Look for mistakes! Check that your name and address are right. Make sure every loan and credit card listed is actually yours. Look for late payments marked wrong or accounts you didn’t open. If you see something that looks off, you can dispute it to get it fixed. This cleanup can help your score.
Every time you apply for a new loan or credit card, the company checks your credit report. This is called a “hard inquiry,“ and it causes a small, temporary dip in your score. The credit bureaus see lots of applications in a short time as a red flag—it might mean you’re in financial trouble. It’s smart to space out your applications and only apply for credit you really need.

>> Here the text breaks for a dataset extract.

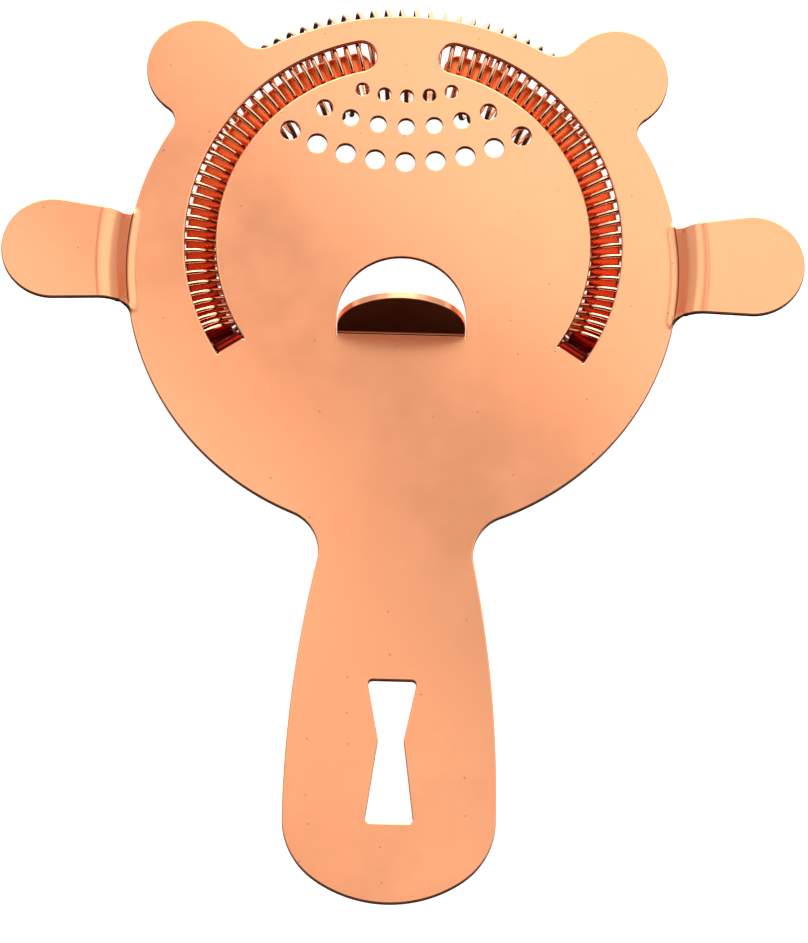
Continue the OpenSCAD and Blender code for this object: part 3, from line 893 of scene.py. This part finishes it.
def overhead_panel(name, along, across, brightness):
    """A level panel turned about the vertical; its extents are along and across its edges."""
    turn = math.radians(PANEL_TURN)
    u, v = np.array([math.cos(turn), math.sin(turn)]), np.array([-math.sin(turn), math.cos(turn)])
    middle = u * sum(along) / 2 + v * sum(across) / 2
    size = (along[1] - along[0], across[1] - across[0])
    panel = softbox(name, (*middle, PANEL_Z), (*middle, 0.0), size, brightness)
    panel.rotation_quaternion = Matrix.Rotation(turn, 3, "Z").to_quaternion()


def make_lights():
    softbox("front_softbox", location=(0.0, 1.3, 0.95), target=(0, 0.05, 0),
            size=(1.2, 0.7), brightness=6.0)
    overhead_panel("far_panel", along=(-0.40, 0.40), across=(0.098, 0.40), brightness=0.82)
    overhead_panel("near_panel", along=(-0.40, -0.055), across=(-0.05, 0.054), brightness=0.80)
    overhead_panel("handle_panel", along=(-0.055, 0.035), across=(-0.02, 0.042), brightness=0.52)


def make_camera():
    """The photograph's view: from above, tipped towards the handle, from 1.5 m."""
    tip, sway, roll, distance = 0.30408808, 0.00370002, -0.02493121, 1500.0  # radians and mm
    px_per_mm, look_at = 5.91594539, np.array([1.09699, -40.77395, 0.0])
    image_h, sensor = 943, 36.0
    forward = np.array([math.sin(sway), math.sin(tip) * math.cos(sway),
                        -math.cos(tip) * math.cos(sway)])
    up = np.array([0.0, 1.0, 0.0]) - forward[1] * forward
    up /= np.linalg.norm(up)
    right = np.cross(forward, up)
    up, right = (math.cos(roll) * up + math.sin(roll) * right,
                 math.cos(roll) * right - math.sin(roll) * up)
    camera = bpy.data.cameras.new("camera")
    camera.lens = px_per_mm * distance * sensor / image_h
    camera.sensor_width = sensor
    camera.clip_start, camera.clip_end = 0.05, 20.0
    obj = bpy.data.objects.new("camera", camera)
    axes = Matrix([list(right), list(up), list(-forward)]).transposed()
    obj.matrix_world = (Matrix.Translation((look_at - forward * distance + ORIGIN) * MM)
                        @ axes.to_4x4())
    bpy.context.scene.collection.objects.link(obj)
    bpy.context.scene.camera = obj


# ---------------------------------------------------------------- the scene


plating = copper("copper_sheet", light=(0.985, 0.415, 0.212, 1), deep=(0.98, 0.388, 0.192, 1),
                 roughness=0.20, speck=0.55, speck_scale=150, scratch=0.0000004, wave=0.0001,
                 paint_shade=painted_slot_and_wing_shade)
# the wire's copper is paler than the sheet's, a painted highlight that makes its bright glints read cream
wire = copper("copper_wire", light=(0.96, 0.53, 0.33, 1), deep=(0.95, 0.47, 0.27, 1),
              roughness=0.13, speck=0.2, speck_scale=600, scratch=0.0000003, wave=0.0)
make_sheet(plating)
make_spring(wire)
make_floor()
make_world()
make_lights()
make_camera()
bpy.context.scene.view_settings.view_transform = "Standard"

A starter card is your first step into using credit. It’s made for people who are new to credit or are trying to build it from scratch. These cards usually have lower credit limits and simpler rules to help you learn. Think of it like training wheels for a bike. They help you get the hang of spending responsibly and paying on time without giving you too much spending power right away. Using one well is the best way to build a strong credit history.
Pay every bill on time, every single time. Your payment history is the biggest factor in your credit score. Setting up automatic payments or calendar reminders is a great way to never forget. Even being a few days late can hurt your score. This applies to credit cards, student loans, and even your phone bill if it’s reported to the credit bureaus. Consistency is your superpower here. Showing you are reliable month after month is the fastest track to a strong credit history.